Putin was furious. The resolution, he said, resembled “the medieval calls for a Christian crusade,” one that Clinton, as the top U.S. diplomat at the time, helped to orchestrate. Later that same year, when Russia’s flawed parliamentary elections set off a season of street protests, Clinton spoke up in support of the demonstrations. “The Russian people, like people everywhere, deserve the right to have their voices heard and their votes counted,” Clinton said. “And that means they deserve free, fair, transparent elections and leaders who are accountable to them.”
It was a fairly tame statement of support for the Russian opposition movement. But Putin took it as a personal affront against his leadership, as well as a sign that Clinton was intent on manipulating the Russian presidential elections that were then just a few months away.
With a campaign based on Cold War rhetoric against the conniving West, Putin won that vote handily, and it is easy to see how he would relish the chance to manipulate the U.S. presidential elections in return.
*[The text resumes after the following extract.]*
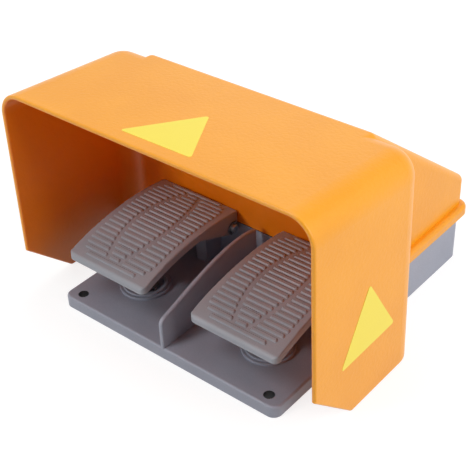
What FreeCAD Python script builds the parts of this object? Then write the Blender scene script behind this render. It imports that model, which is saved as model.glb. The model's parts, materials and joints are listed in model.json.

At least in his public statements, he has tried not to take sides between Clinton and Trump too overtly. Asked during a panel discussion in June about his statements that Trump is a “colorful” politician, Putin said that Russia “never interferes in the internal political processes of other countries, especially the United States.”
Regardless of whom the U.S. electorate chooses as its leader in November, Putin said, Russia would work with the new American President in the hope of restoring constructive ties. “The world needs a strong country like the U.S., and we need it, too,” he said. “What we don’t need is for them to constantly interfere in our business and tell us how to live.” Considering his experience with Clinton’s supposed meddling in Russian affairs, it seems clear which candidate he would trust not to interfere in the Kremlin’s business.